- **What is being asked**: Identify the lines containing the word "this". Copy each one.

- **Records for the task**:
=======

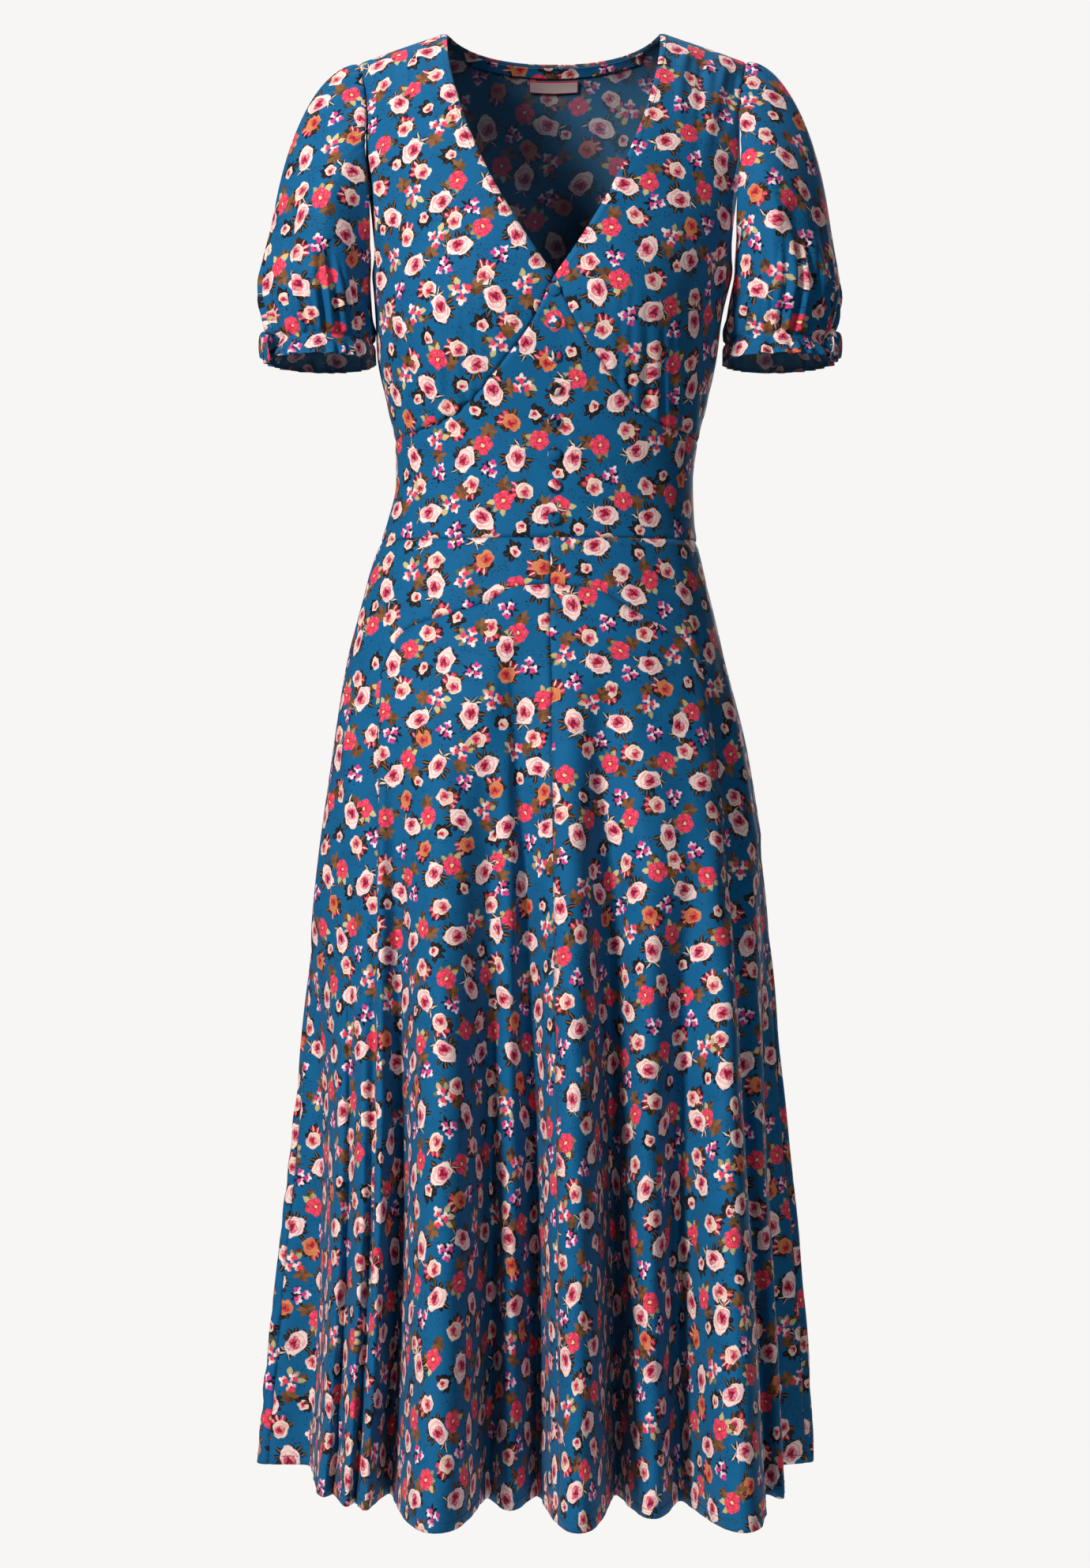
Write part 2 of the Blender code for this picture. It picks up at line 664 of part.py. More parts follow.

=======

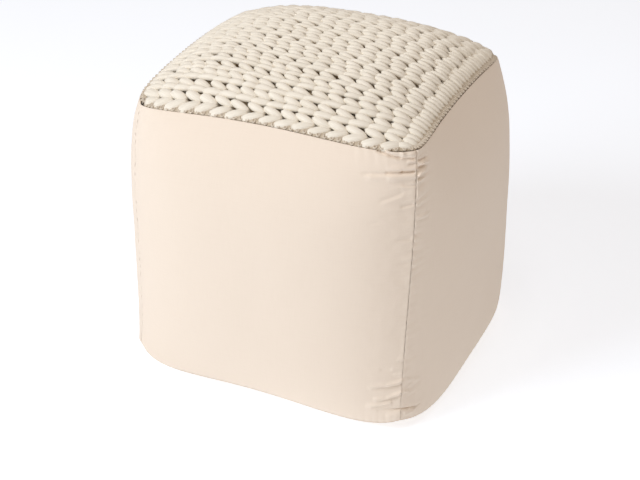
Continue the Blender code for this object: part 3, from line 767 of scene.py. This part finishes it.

=======

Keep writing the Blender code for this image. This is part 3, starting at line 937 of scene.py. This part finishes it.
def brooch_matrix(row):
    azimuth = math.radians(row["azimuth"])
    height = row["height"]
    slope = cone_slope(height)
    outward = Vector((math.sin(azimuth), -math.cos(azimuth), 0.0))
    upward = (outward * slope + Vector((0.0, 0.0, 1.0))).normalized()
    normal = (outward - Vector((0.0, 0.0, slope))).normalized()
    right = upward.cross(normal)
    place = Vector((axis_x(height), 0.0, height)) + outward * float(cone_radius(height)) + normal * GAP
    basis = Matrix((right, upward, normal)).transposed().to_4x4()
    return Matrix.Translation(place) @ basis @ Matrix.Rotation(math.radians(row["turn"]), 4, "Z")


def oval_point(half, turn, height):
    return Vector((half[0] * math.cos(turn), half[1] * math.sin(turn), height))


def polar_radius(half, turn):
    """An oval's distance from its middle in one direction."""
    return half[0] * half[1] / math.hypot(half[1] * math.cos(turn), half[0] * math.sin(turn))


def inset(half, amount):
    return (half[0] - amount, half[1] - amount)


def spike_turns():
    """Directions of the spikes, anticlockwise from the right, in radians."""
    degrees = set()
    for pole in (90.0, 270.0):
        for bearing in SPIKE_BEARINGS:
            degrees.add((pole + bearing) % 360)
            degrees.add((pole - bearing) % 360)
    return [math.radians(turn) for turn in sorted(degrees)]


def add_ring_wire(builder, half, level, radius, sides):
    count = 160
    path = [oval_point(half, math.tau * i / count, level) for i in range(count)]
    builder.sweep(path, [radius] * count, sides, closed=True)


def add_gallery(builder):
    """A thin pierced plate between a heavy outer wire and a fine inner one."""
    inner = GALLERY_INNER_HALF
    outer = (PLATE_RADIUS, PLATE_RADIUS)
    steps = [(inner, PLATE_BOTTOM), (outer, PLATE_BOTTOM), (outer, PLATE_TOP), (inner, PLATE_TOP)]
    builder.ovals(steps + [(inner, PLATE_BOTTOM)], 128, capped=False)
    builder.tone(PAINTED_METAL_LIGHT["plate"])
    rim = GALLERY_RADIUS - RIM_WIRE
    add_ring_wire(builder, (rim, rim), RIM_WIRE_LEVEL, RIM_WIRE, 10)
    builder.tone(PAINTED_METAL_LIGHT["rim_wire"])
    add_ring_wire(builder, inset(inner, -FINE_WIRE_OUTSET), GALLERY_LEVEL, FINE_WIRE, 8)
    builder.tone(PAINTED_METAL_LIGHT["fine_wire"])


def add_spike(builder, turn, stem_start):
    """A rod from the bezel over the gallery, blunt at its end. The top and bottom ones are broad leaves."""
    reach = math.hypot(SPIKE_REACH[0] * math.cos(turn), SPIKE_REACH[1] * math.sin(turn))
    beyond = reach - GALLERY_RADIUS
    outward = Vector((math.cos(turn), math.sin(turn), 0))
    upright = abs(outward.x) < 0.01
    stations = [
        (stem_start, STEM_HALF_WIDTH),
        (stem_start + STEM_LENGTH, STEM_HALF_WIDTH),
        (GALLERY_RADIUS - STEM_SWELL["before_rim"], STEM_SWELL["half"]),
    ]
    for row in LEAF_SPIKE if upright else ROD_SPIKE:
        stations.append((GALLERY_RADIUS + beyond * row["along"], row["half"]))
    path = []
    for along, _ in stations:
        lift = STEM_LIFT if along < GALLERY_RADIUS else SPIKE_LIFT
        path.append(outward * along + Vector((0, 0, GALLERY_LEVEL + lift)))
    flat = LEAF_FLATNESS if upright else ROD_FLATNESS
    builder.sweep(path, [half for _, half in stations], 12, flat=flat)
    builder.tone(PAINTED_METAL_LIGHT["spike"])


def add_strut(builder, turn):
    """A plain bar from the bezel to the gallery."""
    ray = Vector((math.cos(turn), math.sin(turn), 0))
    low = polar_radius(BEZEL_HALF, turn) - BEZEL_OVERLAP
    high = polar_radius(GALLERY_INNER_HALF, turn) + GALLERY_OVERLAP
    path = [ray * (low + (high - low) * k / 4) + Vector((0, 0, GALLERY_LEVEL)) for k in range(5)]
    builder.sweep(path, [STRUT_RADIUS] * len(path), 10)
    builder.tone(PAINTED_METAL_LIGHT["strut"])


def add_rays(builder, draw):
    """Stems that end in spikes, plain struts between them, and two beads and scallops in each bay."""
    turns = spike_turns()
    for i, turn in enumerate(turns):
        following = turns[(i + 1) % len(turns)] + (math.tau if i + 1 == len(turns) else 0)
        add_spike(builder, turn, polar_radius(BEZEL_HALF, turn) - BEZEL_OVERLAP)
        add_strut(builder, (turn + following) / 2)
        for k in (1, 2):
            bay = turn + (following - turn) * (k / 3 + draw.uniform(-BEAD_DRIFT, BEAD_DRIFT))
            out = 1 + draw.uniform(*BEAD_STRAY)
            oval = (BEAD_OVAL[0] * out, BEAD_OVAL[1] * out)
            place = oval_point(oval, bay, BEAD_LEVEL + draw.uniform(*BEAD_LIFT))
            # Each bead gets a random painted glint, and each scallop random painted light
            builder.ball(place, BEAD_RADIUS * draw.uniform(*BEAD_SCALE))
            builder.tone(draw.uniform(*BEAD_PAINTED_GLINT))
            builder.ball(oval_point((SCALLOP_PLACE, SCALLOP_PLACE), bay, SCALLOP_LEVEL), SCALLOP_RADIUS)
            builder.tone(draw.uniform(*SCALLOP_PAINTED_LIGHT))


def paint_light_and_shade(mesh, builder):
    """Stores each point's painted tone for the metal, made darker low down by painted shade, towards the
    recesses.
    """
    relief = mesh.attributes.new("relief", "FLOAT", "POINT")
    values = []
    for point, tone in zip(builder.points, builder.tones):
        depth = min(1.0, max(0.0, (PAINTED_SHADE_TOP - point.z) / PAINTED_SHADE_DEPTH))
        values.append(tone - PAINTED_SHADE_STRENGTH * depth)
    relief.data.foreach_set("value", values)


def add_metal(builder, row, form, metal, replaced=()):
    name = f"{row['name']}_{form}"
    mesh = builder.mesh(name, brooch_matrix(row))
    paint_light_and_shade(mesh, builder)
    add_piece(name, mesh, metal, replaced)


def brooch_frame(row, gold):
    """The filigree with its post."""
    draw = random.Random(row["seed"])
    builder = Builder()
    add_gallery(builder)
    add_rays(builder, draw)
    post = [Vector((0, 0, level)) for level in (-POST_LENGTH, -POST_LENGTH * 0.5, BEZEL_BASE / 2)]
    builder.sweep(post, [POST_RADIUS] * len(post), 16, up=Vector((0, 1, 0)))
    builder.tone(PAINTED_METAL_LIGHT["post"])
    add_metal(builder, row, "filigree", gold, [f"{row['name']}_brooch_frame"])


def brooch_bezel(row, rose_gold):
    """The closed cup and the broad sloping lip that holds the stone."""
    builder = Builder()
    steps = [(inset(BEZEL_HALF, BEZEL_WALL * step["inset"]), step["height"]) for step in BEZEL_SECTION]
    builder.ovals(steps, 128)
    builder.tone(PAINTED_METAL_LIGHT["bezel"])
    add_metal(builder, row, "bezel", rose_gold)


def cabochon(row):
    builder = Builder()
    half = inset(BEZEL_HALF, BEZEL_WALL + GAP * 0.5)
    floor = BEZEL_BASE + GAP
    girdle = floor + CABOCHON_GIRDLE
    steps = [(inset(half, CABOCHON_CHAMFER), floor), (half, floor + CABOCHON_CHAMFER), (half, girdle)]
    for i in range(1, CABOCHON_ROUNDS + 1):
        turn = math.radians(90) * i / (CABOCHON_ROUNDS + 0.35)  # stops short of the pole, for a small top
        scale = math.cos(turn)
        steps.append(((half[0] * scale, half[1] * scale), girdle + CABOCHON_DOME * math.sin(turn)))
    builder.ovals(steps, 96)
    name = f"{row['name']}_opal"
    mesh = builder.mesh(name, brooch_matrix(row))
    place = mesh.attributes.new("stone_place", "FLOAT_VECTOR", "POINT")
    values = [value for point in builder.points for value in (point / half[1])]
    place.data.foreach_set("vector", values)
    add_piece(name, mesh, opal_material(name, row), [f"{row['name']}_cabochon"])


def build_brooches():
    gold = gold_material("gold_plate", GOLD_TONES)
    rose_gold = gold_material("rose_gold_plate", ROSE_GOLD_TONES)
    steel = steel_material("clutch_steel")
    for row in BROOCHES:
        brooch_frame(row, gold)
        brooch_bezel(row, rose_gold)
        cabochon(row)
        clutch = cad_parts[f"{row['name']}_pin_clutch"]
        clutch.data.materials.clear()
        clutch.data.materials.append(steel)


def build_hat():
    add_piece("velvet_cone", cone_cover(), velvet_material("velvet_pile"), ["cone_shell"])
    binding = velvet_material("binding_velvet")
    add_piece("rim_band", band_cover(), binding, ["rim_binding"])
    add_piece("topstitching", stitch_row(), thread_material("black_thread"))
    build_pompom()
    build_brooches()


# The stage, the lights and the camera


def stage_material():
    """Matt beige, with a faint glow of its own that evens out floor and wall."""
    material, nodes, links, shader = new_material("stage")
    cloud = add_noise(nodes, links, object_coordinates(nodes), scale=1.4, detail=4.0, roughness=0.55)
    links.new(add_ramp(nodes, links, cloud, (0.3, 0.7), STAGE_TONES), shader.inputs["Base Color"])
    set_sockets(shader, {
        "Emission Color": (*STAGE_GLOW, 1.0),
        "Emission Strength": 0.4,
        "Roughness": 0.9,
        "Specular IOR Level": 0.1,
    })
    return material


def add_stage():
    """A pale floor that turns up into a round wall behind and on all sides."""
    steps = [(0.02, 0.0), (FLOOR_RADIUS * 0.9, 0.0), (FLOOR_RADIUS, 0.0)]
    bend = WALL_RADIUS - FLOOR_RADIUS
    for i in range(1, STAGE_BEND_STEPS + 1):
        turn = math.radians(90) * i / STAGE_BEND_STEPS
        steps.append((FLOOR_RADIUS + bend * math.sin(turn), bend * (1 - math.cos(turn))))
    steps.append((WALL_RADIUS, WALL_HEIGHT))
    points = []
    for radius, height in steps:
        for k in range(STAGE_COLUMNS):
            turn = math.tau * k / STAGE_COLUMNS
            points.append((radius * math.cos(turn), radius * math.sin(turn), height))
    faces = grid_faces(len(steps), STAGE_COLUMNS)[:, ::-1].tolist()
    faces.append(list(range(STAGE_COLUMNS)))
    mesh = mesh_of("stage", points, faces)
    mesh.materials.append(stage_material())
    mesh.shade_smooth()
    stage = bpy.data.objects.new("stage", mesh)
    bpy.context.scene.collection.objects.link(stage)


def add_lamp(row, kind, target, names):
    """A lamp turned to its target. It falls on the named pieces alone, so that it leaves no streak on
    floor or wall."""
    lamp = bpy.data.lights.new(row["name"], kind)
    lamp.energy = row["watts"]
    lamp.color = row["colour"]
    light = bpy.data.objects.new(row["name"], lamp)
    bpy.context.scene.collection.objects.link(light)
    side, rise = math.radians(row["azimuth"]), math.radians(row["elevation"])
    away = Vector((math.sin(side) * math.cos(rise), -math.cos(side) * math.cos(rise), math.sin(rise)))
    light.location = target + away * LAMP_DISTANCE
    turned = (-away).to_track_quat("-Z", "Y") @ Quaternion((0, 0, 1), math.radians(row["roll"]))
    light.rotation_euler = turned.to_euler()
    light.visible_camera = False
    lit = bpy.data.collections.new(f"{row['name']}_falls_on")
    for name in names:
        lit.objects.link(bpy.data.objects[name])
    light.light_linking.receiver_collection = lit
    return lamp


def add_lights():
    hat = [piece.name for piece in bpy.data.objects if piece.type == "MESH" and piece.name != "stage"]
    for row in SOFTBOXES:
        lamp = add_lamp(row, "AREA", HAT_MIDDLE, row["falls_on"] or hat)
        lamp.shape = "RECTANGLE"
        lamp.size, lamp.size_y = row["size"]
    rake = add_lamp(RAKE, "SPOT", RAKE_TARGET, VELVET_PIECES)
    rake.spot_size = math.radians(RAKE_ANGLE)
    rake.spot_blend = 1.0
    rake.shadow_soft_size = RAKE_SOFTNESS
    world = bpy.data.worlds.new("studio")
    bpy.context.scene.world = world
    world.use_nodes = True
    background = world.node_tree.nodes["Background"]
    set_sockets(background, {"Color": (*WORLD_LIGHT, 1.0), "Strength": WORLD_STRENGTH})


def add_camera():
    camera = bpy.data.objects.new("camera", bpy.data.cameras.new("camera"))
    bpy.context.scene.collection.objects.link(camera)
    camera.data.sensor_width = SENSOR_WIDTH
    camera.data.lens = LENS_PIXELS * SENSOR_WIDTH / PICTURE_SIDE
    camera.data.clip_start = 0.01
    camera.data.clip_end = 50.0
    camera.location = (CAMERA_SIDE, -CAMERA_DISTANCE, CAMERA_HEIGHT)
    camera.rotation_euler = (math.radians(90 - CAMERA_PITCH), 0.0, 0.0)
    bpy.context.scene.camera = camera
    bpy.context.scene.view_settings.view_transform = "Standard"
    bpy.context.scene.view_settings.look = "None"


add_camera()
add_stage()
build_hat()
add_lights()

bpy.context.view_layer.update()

=======

- **Final result**:
Write part 2 of the Blender code for this picture. It picks up at line 664 of part.py. More parts follow.
Continue the Blender code for this object: part 3, from line 767 of scene.py. This part finishes it.
Keep writing the Blender code for this image. This is part 3, starting at line 937 of scene.py. This part finishes it.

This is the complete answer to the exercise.